Every root cause will have several symptoms that are much easier to detect but are not the root cause of a problem. In a complex system, where many parts of the system working autonomously and in parallel, the odds to find a symptom is much higher than to land on the root cause.
Because it is easier to find the symptom, many people tend to think that they found the root cause. They resolve the sign, to find out after a while that another symptom appears as a new effect to the system.
Let’s take communication as a common problem that we are trying to brainstorm. The first cause that people will find is missing prioritization. But, is prioritization is the root cause of communication issues? I hope that you agree with me that it is not. One way or another, people temp to see the first symptom as the root cause and try to resolve it. If someone addresses prioritization, he will find out very fast that communication is still a problem.
The twist that we introduce to the fishbone is simple but enforce people to think about all symptoms. Instead of the main line (fish bones) representing categories, they are describing the symptoms that we found out while brainstorming. The backbone represents the root cause.
Our fishbone diagram will look like this:

Categories will expend each symptom. At the end of the fish (as the fishtail), we place the categories of the root cause. Casual factors should branch from the categories (the same as in a regular fishbone). We found out more than once that more than one fishbone diagram is needed due to multiple root cause. We tend to end up with numerous backbone lines going from the head, but you can alternatively use multiple fishbone diagrams.
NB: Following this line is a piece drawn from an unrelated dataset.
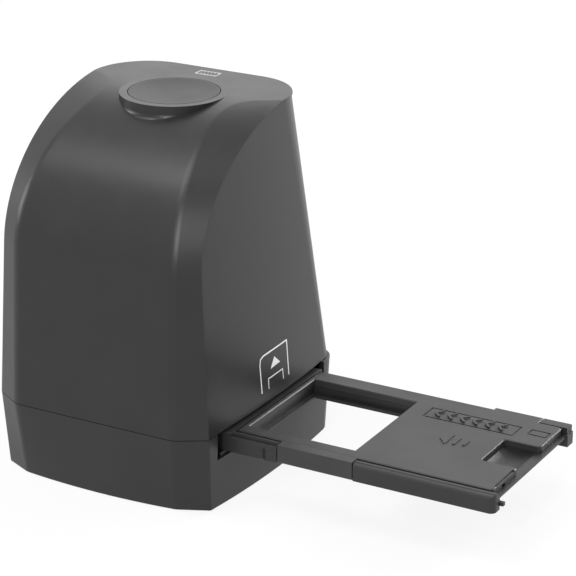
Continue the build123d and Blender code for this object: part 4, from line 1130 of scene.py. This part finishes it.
@dataclass
class TrayGuide(Assembly):
    """The guide that the tray slides in, with its two sprung detents."""

    coils: float = 7.0
    wire: float = 0.16 * MM
    wire_sides: int = 6
    steps: int = 16

    finishes: ClassVar[dict[str, Finish]] = {
        "tray_guide": BLACK,
        "front_detent_plunger": PALE_PLUNGER,
        "rear_detent_plunger": PALE_PLUNGER,
    }

    def add_details(self) -> None:
        """Wind the springs."""
        for end in ("front", "rear"):
            self.wind_spring(f"{end}_detent_spring", f"{end}_detent_coil")

    def wind_spring(self, node: str, name: str) -> None:
        """Wind a real coil in the place of a plain spring.

        Args:
            node: the CAD node that it stands for.
            name: the coil's name.
        """
        low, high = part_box(node)
        middle = (low + high) / 2
        radius = (high.x - low.x) / 2 - self.wire
        length = high.y - low.y - 2 * self.wire
        total = int(self.coils * self.steps)
        path = []
        for index in range(total + 1):
            share = index / total
            turn = 2 * math.pi * self.coils * share
            path.append(Vector((
                middle.x + radius * math.cos(turn),
                low.y + self.wire + length * share,
                middle.z + radius * math.sin(turn),
            )))
        shape = bmesh.new()
        add_tube(shape, path, self.wire, self.wire_sides)
        make_piece(name, shape, Body.CHASSIS, SPRING, stands_for=(node,))


@dataclass
class Optics(Assembly):
    """The film gate, the tower, the lens and the image sensor."""

    finishes: ClassVar[dict[str, Finish]] = {
        "film_gate": BLACK,
        "optics_tower": BLACK,
        "tower_screws": ZINC,
        "lens_holder": BLACK,
        "lens_holder_screws": ZINC,
        "lens_barrel": ANODISED,
        "front_lens": LENS,
        "rear_lens": LENS,
        "ir_filter": FILTER,
        "image_sensor": CERAMIC,
        "sensor_board": BOARD,
        "sensor_board_screws": ZINC,
    }


@dataclass
class Backlight(Assembly):
    """The light box, its board and its diffuser."""

    finishes: ClassVar[dict[str, Finish]] = {
        "light_box": REFLECTOR,
        "backlight_board": BOARD,
        "backlight_leds": PHOSPHOR,
        "diffuser": OPAL,
    }


@dataclass
class Electronics(Assembly):
    """The main board, the data socket and the flat cables."""

    contact_width: float = 1.0 * MM
    contact_gap: float = 1.5 * MM
    contact_height: float = 0.12 * MM
    contact_count: int = 3
    contact_rounding: float = 0.04 * MM
    contact_start: float = 6.2 * MM
    contact_end: float = 0.6 * MM
    tongue_rise: float = 1.6 * MM

    finishes: ClassVar[dict[str, Finish]] = {
        "main_board": BOARD,
        "main_board_screws": ZINC,
        "main_board_chips": EPOXY,
        "board_connectors": NYLON,
        "usb_shell": TIN,
        "usb_insulator": SOCKET,
        "sensor_cable": RIBBON,
        "button_cable": RIBBON,
        "backlight_cable": RIBBON,
    }

    def add_details(self) -> None:
        """Lay the gold contacts on the socket's tongue."""
        low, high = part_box("usb_insulator")
        middle = (low + high) / 2
        tongue_top = middle.z + self.tongue_rise
        shape = bmesh.new()
        for index in range(self.contact_count):
            x = middle.x + (index - (self.contact_count - 1) / 2) * self.contact_gap
            near = Vector((x - self.contact_width / 2, low.y + self.contact_start, tongue_top))
            far = Vector((
                x + self.contact_width / 2,
                high.y - self.contact_end,
                tongue_top + self.contact_height,
            ))
            add_box(shape, near, far, self.contact_rounding)
        make_piece("socket_contacts", shape, Body.CHASSIS, GOLD)


# ---------------------------------------------------------------- studio


def outward(turn: float, rise: float) -> Vector:
    """Find the direction from the object to something that stands or hangs round it.

    Args:
        turn: the degrees round from the front, towards the right.
        rise: the degrees up from level.

    Returns:
        The direction, with a length of one.
    """
    across, up = math.radians(turn), math.radians(rise)
    return Vector((
        math.sin(across) * math.cos(up), -math.cos(across) * math.cos(up), math.sin(up),
    ))


@dataclass(frozen=True)
class Softbox:
    """One soft lamp with a flat front. Its turn and rise are those of outward."""

    name: str
    turn: float
    rise: float
    width: float
    height: float
    power: float

    def build(self, aim: Vector, distance: float) -> None:
        """Hang the lamp.

        Args:
            aim: the point that it faces.
            distance: how far it hangs from that point.
        """
        place = aim + outward(self.turn, self.rise) * distance
        data = bpy.data.lights.new(self.name, "AREA")
        data.shape = "RECTANGLE"
        data.size = self.width
        data.size_y = self.height
        data.energy = self.power
        lamp = bpy.data.objects.new(self.name, data)
        bpy.context.scene.collection.objects.link(lamp)
        lamp.location = place
        lamp.rotation_mode = "QUATERNION"
        lamp.rotation_quaternion = (aim - place).to_track_quat("-Z", "Y")
        LOG.info("hung %s", self.name)


@dataclass
class Studio:
    """The floor, the lamps, the background and the camera."""

    camera_place: tuple[float, float, float] = (0.48727, -0.76875, 0.41743)
    azimuth: float = 29.374
    elevation: float = 21.072
    lens: float = 154.53
    sensor: float = 36.0
    clip_start: float = 0.01
    clip_end: float = 50.0
    floor_reach: float = 8.0
    floor_drop: float = 0.00002
    floor_colour: Colour = (0.93, 0.93, 0.93)
    floor_glow: float = 0.84
    ambient: float = 0.3
    lamp_aim: tuple[float, float, float] = (0.03, 0.0, 0.08)
    lamp_distance: float = 1.2
    lamps: tuple[Softbox, ...] = (
        Softbox("rear_right_softbox", 165, 15, 0.45, 0.45, 12.0),
        Softbox("side_softbox", 130, 40, 0.5, 0.5, 3.0),
        Softbox("left_softbox", -70, 15, 0.45, 0.45, 4.0),
        Softbox("front_strip", 14, 27, 0.2, 0.7, 8.0),
        Softbox("overhead_softbox", -45, 66, 0.6, 0.6, 6.0),
        Softbox("rear_softbox", -150, 30, 0.6, 0.6, 1.0),
    )

    def build(self) -> None:
        """Set up everything around the object."""
        self.paint_world()
        self.lay_floor()
        self.hang_lamps()
        self.place_camera()

    def seen_mask(self, tree: Tree) -> Socket:
        """Tell rays that see the background from rays that light the object.

        Args:
            tree: the tree that needs the mask.

        Returns:
            A socket that is 1 for camera, glossy and transmission rays.
        """
        rays = tree.add("ShaderNodeLightPath").outputs
        seen = tree.maths("MAXIMUM", rays["Is Camera Ray"], rays["Is Glossy Ray"])
        return tree.maths("MAXIMUM", seen, rays["Is Transmission Ray"])

    def paint_world(self) -> None:
        """Light the object evenly, with white where the background is seen."""
        world = bpy.data.worlds.new("studio_world")
        bpy.context.scene.world = world
        world.use_nodes = True
        world.node_tree.nodes.clear()
        tree = Tree(world.node_tree)
        strength = tree.spread(self.seen_mask(tree), 0.0, 1.0, self.ambient, 1.0)
        light = tree.add("ShaderNodeBackground", Color=WHITE, Strength=strength)
        output = tree.add("ShaderNodeOutputWorld")
        tree.feed(output.inputs["Surface"], light.outputs[0])

    def lay_floor(self) -> None:
        """Lay the pale floor."""
        shape = bmesh.new()
        reach = self.floor_reach
        corners = [shape.verts.new((x, y, -self.floor_drop)) for x, y in
                   ((-reach, -reach), (reach, -reach), (reach, reach), (-reach, reach))]
        shape.faces.new(corners)
        data = bpy.data.meshes.new("studio_floor")
        shape.to_mesh(data)
        shape.free()
        material = bpy.data.materials.new("studio floor")
        material.use_nodes = True
        material.node_tree.nodes.clear()
        tree = Tree(material.node_tree)
        paper = tree.add("ShaderNodeBsdfDiffuse", Color=self.floor_colour)
        glow = tree.add("ShaderNodeEmission", Color=WHITE, Strength=1.0)
        share = tree.maths("MULTIPLY", self.seen_mask(tree), self.floor_glow)
        blend = tree.add("ShaderNodeMixShader", Fac=share)
        tree.feed(blend.inputs[1], paper.outputs[0])
        tree.feed(blend.inputs[2], glow.outputs[0])
        output = tree.add("ShaderNodeOutputMaterial")
        tree.feed(output.inputs["Surface"], blend.outputs[0])
        data.materials.append(material)
        floor = bpy.data.objects.new("studio_floor", data)
        bpy.context.scene.collection.objects.link(floor)

    def hang_lamps(self) -> None:
        """Hang the soft lamps round the object."""
        for lamp in self.lamps:
            lamp.build(Vector(self.lamp_aim), self.lamp_distance)

    def place_camera(self) -> None:
        """Stand the camera where the photograph was taken from."""
        data = bpy.data.cameras.new("photograph_camera")
        data.lens = self.lens
        data.sensor_width = self.sensor
        data.clip_start = self.clip_start
        data.clip_end = self.clip_end
        camera = bpy.data.objects.new("photograph_camera", data)
        bpy.context.scene.collection.objects.link(camera)
        turn = math.radians(self.azimuth)
        right = Vector((math.cos(turn), math.sin(turn), 0.0))
        back = outward(self.azimuth, self.elevation)
        up = back.cross(right)
        rotation = Matrix((right, up, back)).transposed()
        camera.matrix_world = Matrix.Translation(Vector(self.camera_place)) @ rotation.to_4x4()
        bpy.context.scene.camera = camera


def main() -> None:
    """Build the dressed scanner and the studio around it."""
    logging.basicConfig(level=logging.INFO, format="%(name)s: %(message)s")
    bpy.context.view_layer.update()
    bpy.context.scene.view_settings.view_transform = "Standard"
    for assembly in (
        Studio(), Housing(), ScanButton(), FilmTray(),
        TrayGuide(), Optics(), Backlight(), Electronics(),
    ):
        LOG.info("building %s", type(assembly).__name__)
        assembly.build()


if __name__ == "__main__":
    main()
Here’s an example with some data:

We found this approach working for us extremely well. The need to think on symptoms enforce us to find them up and distinguish them from the root cause.
When we present those diagrams to customers, they found the distinction between the root cause and the symptom helpful as well. More than once, we found ourselves arguing with a customer if the root cause is not a symptom, a very healthy debate.
Adding symptoms is a simple modification to a known method. If you try to use it, you’ll see the difficulty and the benefit that comes with new approaches.